Disciplinary problems from pupils are infrequent and never disrupt the school. And it will no doubt shock the majority of adults in this place to learn that all this was achieved without licks or even sending delinquent teens to what Dr Rowley called “a different kind of school”.
Focusing on the needs of the pupils is a core principle of successful education. Indeed, the Education Ministry always cites “pupil-centred learning” as one of its buzz phrases, although it has not actually instituted any concrete measures to move beyond this pedagogical jargon.
In Finland, for example, they do not have set classrooms for pupils. Instead, subjects are taught by modules, which allows students who are behind (or ahead) in a particular course to attend different modules so they can master a particular level before moving on. Teachers, moreover, do not primarily teach content, but teach students how to teach themselves.
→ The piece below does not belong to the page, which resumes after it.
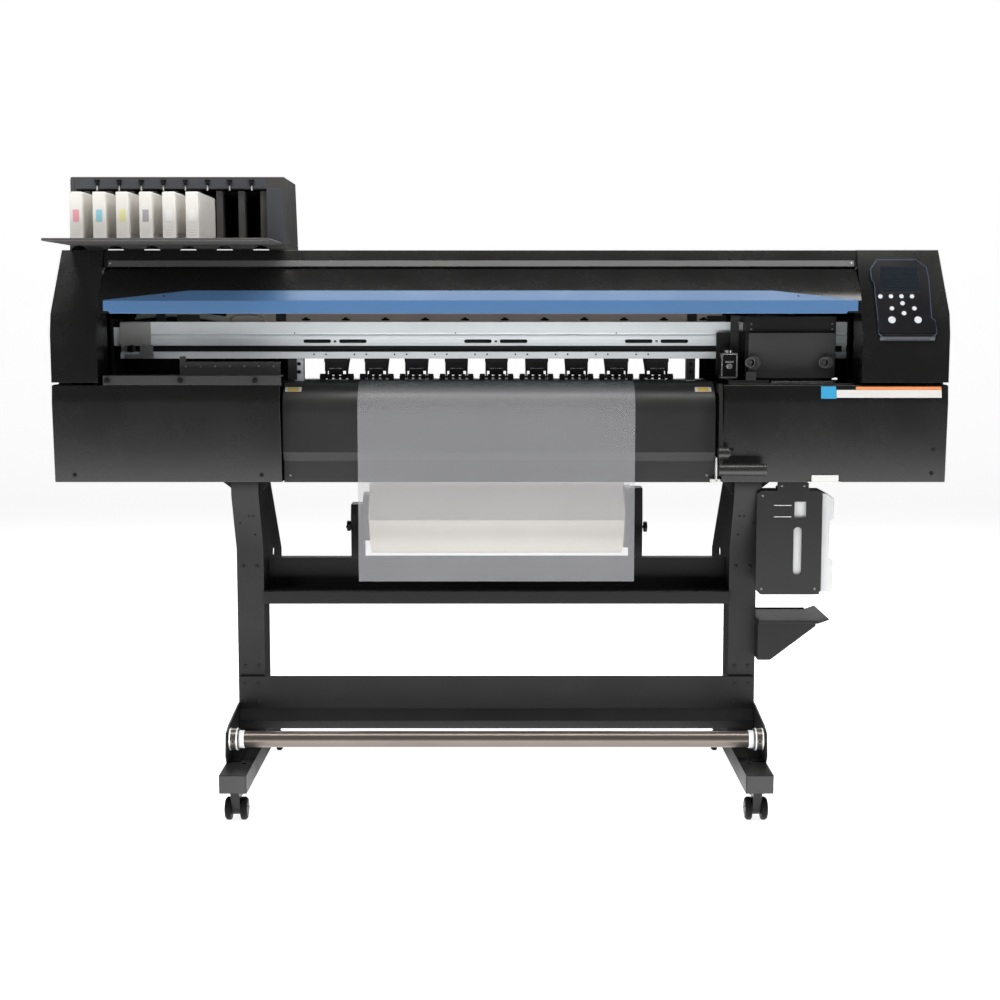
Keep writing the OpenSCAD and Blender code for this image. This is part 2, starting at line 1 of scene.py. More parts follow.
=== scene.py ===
"""Looks of the roll-fed printer and cutter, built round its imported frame.

Drawn in millimetres, with +Z up and the front at -Y.
"""
import json
import math

import bmesh
import bpy
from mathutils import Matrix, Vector


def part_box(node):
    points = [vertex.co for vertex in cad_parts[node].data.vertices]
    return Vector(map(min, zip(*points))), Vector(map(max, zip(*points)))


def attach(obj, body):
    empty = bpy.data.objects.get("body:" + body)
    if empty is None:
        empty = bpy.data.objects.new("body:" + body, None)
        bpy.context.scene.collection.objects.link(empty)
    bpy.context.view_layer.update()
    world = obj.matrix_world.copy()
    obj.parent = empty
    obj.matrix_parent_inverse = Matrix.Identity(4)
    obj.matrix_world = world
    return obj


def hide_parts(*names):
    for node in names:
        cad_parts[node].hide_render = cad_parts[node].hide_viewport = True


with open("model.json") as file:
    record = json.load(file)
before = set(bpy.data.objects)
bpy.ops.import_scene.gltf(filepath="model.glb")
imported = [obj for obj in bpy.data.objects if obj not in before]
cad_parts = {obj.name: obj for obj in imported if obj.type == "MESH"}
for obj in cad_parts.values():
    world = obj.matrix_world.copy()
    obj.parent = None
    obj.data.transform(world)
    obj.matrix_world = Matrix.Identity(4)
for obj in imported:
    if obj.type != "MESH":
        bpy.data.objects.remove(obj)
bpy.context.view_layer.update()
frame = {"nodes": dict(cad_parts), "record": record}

MM = 0.001
AXES = {"x": 0, "y": 1, "z": 2}
BODY_OF = {node: body for body, nodes in frame["record"]["behaviour"]["bodies"].items() for node in nodes}
SLOT_OF = {part["node"]: part["material_slot"] for part in frame["record"]["subparts"]}


def corners(node):
    """Lowest and highest corner of a CAD node, in millimetres."""
    low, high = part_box(node)
    return [v / MM for v in low], [v / MM for v in high]


# ---- node trees ----

class Tree:
    """Adds nodes to a tree. A value goes on the socket of that name, and a socket given as a value is linked."""

    def __init__(self, tree):
        self.tree = tree

    def add(self, kind, inputs=None, **settings):
        node = self.tree.nodes.new(kind)
        for key, value in settings.items():
            setattr(node, key, value)
        for key, value in (inputs or {}).items():
            self.put(node.inputs[key], value)
        return node

    def put(self, socket, value):
        if isinstance(value, bpy.types.NodeSocket):
            self.tree.links.new(value, socket)
        else:
            socket.default_value = value

    def math(self, operation, a, b=0.0):
        return self.add("ShaderNodeMath", {0: a, 1: b}, operation=operation).outputs[0]

    def remap(self, value, low, high, to_low, to_high):
        node = self.add("ShaderNodeMapRange", {"Value": value})
        for key, number in (("From Min", low), ("From Max", high), ("To Min", to_low), ("To Max", to_high)):
            node.inputs[key].default_value = number
        return node.outputs["Result"]

    def blend(self, factor, a, b):
        node = self.add("ShaderNodeMix", {0: factor, 6: a, 7: b}, data_type="RGBA")
        return node.outputs[2]


def rgba(colour):
    return (*colour, 1.0)


def new_shader(name):
    """A material with a Principled shader, its tree and the object coordinates."""
    material = bpy.data.materials.new(name)
    material.use_nodes = True
    tree = Tree(material.node_tree)
    shader = material.node_tree.nodes["Principled BSDF"]
    place = tree.add("ShaderNodeTexCoord").outputs["Object"]
    return material, tree, shader, place


def noise(tree, place, scale, detail=3.0, stretch=(1, 1, 1)):
    if stretch != (1, 1, 1):
        place = tree.add("ShaderNodeMapping", {"Vector": place, "Scale": stretch}).outputs[0]
    return tree.add("ShaderNodeTexNoise", {"Vector": place, "Scale": scale, "Detail": detail}).outputs[0]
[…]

In Japan, they also put pupils at the centre in a different way. Every year, teams of teachers create a lesson plan to teach a specific component of a subject. The lesson plan is then taught to a sample class, and sometimes teachers from other schools will come to view the lesson.
Afterward, the lesson is critiqued to see what worked and what didn’t, as measured by how well the pupils understood the subject matter. The lesson plan is then fine-tuned and tried again, and the process repeated until the teaching teams are satisfied they have an effective approach.
Often, the method is written up in a monograph, which other teachers can buy or access. And nowhere in all this will you hear that standard Trini refrain that “some chirrun just cyar learn”.
But pupils-centred learning requires teachers who know how to do research, create curriculums, and structure the subject matter so it is just a little too difficult for most pupils: because, again contrary to conventional wisdom in this place, children learn best when challenged. Teachers in these societies are well-paid, have significant autonomy, and are highly respected for their professional knowledge.
In this place, however, technocrats institute reforms without input from teachers, often based on some fashionable pedagogical theory that hasn’t actually been experimentally tested.
Moreover, in their book The Teaching Gap, education researchers James W Stigler and James Hiebert point out that teaching is a cultural activity, which means that how teachers teach is determined by “a relatively small and tacit set of core beliefs about the nature of the subject, about how pupils learn, and about the role a teacher should play in the classroom”.
So, in a society where educated individuals assert that reading makes people civilised and in the next breath argue in favour of corporal and capital punishment, it is no wonder that the term “book learning” is an expression of contempt. And it is that attitude which explains why schoolchildren behave badly.